Brazilian Foreign Minister Celso Amorim suggested to US Secretary of State Colin Powell that if the United States could exempt "distant" nations from the new security controls, it could exempt a neighbour in the Americas like Brazil.
"Amorim said that if several young and distant nations are exempt from the US measure, all the more reason for nations that are members of the Organisation of American States," Brazil's Foreign Ministry said in a statement after a telephone conversation between the two.
On Monday, the United States began fingerprinting and photographing foreign visitors needing a visa to enter the country.
The program does not apply to citizens of 27, mainly European nations, who do not need a visa for short vacations or business trips.
In retaliation, a Brazilian federal judge ordered the fingerprinting and photographing off all US citizens.
Amorim said on Tuesday that Brazilian controls were being applied to US visitors based on "the principle of reciprocity a basic element of international relations."
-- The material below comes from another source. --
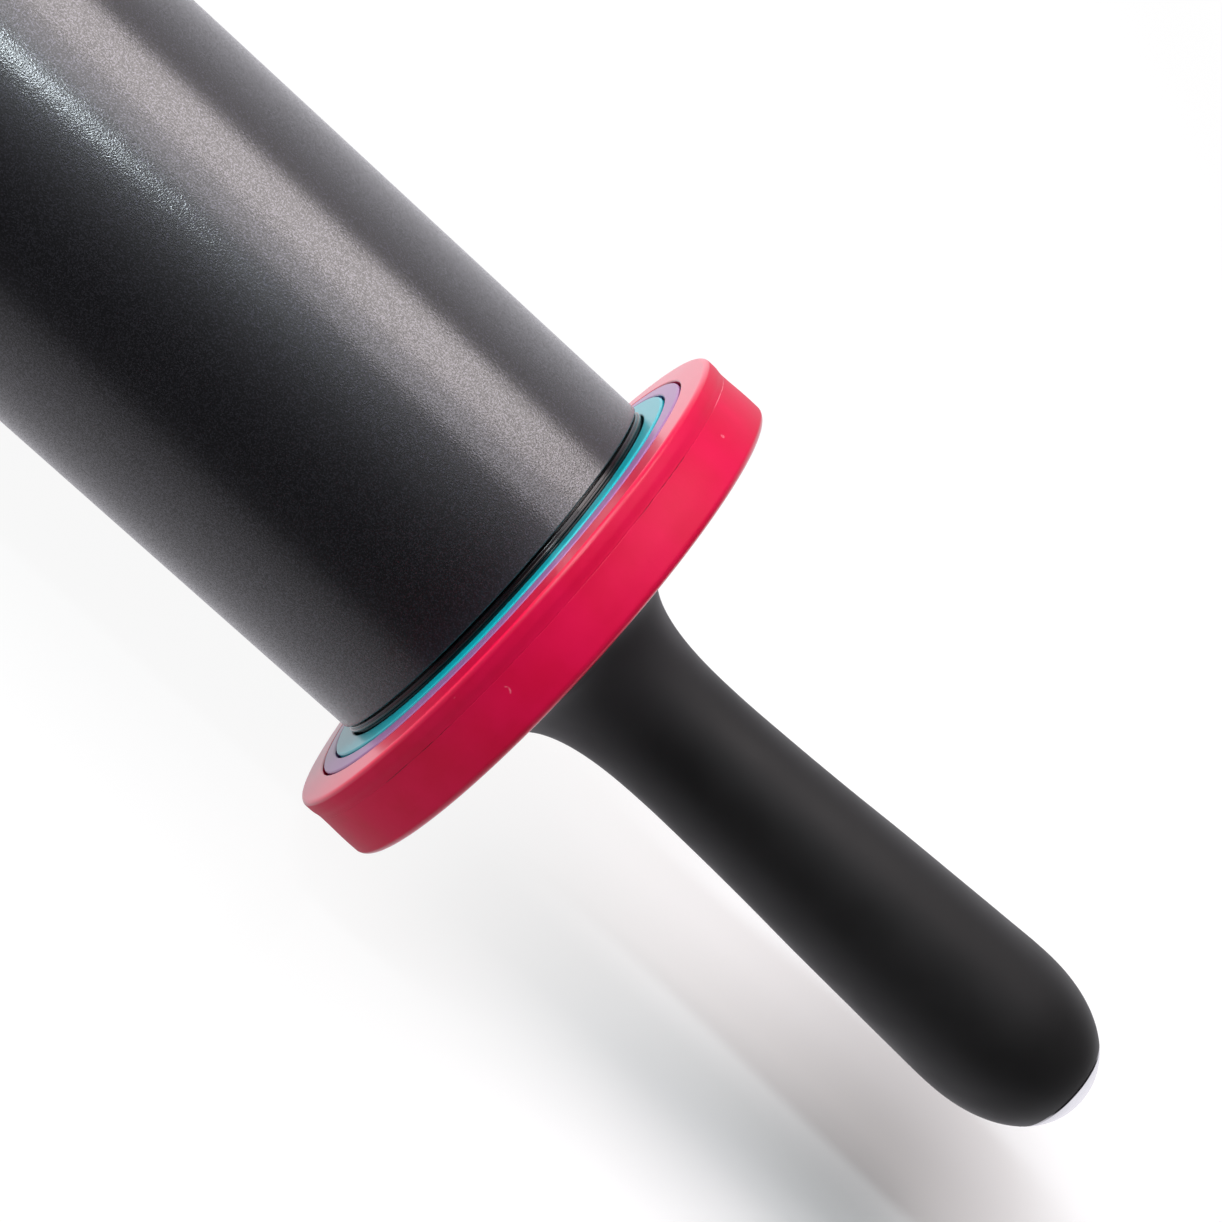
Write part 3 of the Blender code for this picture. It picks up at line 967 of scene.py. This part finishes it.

The United States has said the order was designed to "punish" Americans rather than to reciprocate the US measure. It has demanded changes in manual ink-pad fingerprinting that has caused delays for US travellers. The US system is fully digital.
"We are doing it for all individuals coming into the United States, whereas in this one case in Brazil a judge singled out Americans," Powell told reporters before his talk with Amorim. "What we're asking is not terribly unreasonable."
"This is just an excuse to apply tougher immigration controls," a high-ranking Brazilian government minister, who asked not to be identified, said of the US program.
But Brazil's centre-left government does not want to spoil a good relationship with the United States over an issue on which Washington is unlikely to budge. Nor is Brazilian President Luiz Inacio Lula da Silva eager to be seen backing down on controls that have wide support.
"The two governments will continue to work on these issues," a State Department spokesman said after Powell's conversation with Amorim.